John Henry Anderson once said, ‘It is the duty of all magicians to give entertainment’ and in this he certainly succeeded. He was buried, as he had instructed, alongside his beloved mother Mary Robertson in a grave in Aberdeen’s Mither Kirk graveyard. When the Great Houdini called by to pay his respects in 1909, he was shocked by the state of the grave and its stone so made provision to have it maintained. The gravestone John Henry provided for his mother reads:
Erected
By
John Anderson
In memory of
His beloved mother
MARY ROBERTSON
Who died 8th January
1830. Aged 40
Yes! She had friends when
fortune smiled, if frown’d
they knew her not! She died
the orphan wept but lived to
mark this Hallowed Spot.
HERE ALSO RESTS THE ABOVE
JOHN ANDERSON
WIZARD OF THE NORTH
AGED 60
In the year Anderson died, 1874, his great admirer Harry Houdini was born. As well as paying for the upkeep of Anderson’s neglected grave, Houdini had hundreds of pairs of shoes made for distribution to the poor barefoot children he encountered on his tours around Scotland. His generosity echoed that of The Great Wizard who while in America had given generously to charities for the poor.

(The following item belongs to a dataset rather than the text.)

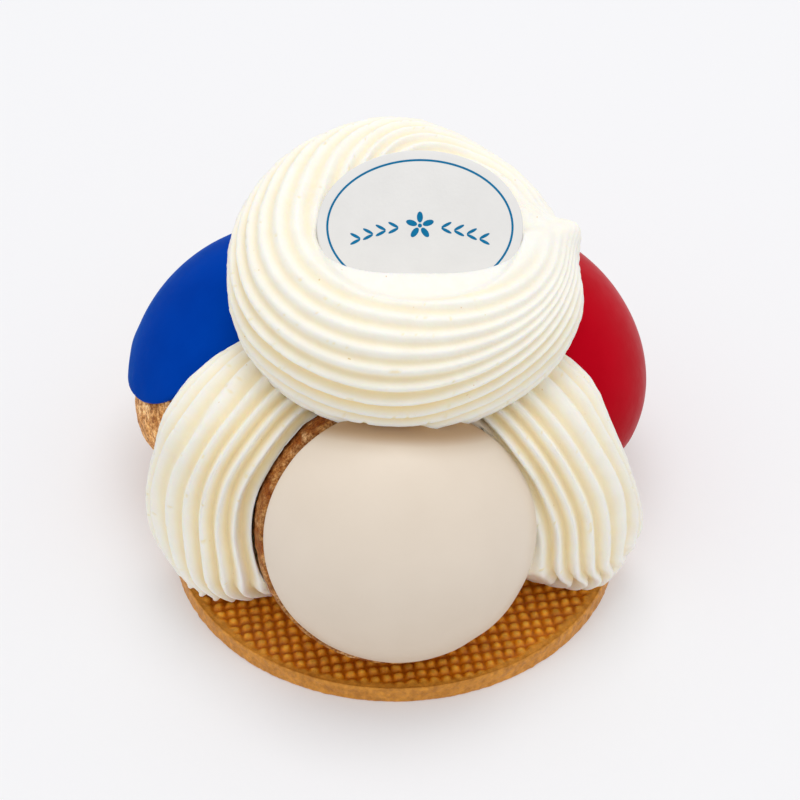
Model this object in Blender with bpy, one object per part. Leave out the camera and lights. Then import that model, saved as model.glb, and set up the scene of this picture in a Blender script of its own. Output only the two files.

Houdini visiting John Henry Anderson’s grave in St. Nicholas’ cemetery.
When the cable announcing the death of Scotland’s Great Wizard reached the USA the New York Times ran an obituary which demonstrated the country’s strong regard for the Professor. It praised his proficiency as ‘an exceedingly skilful conjurer’ who had entertained ‘many of the crowned heads of Europe.’ It suggested Anderson’s first magic trick was making a pudding in a hat and recalled how he had been immediately successful when arriving for the first of many tours of America as a necromancer certainly but also as an actor playing the role of Rob Roy although on that aspect of his talent the newspaper was less complimentary.
John Henry Anderson was a giant of the magician’s stagecraft who was hugely admired during his life by the great and the good and all others in-between. It is regrettable that he appears to have been largely forgotten by the town of his birth.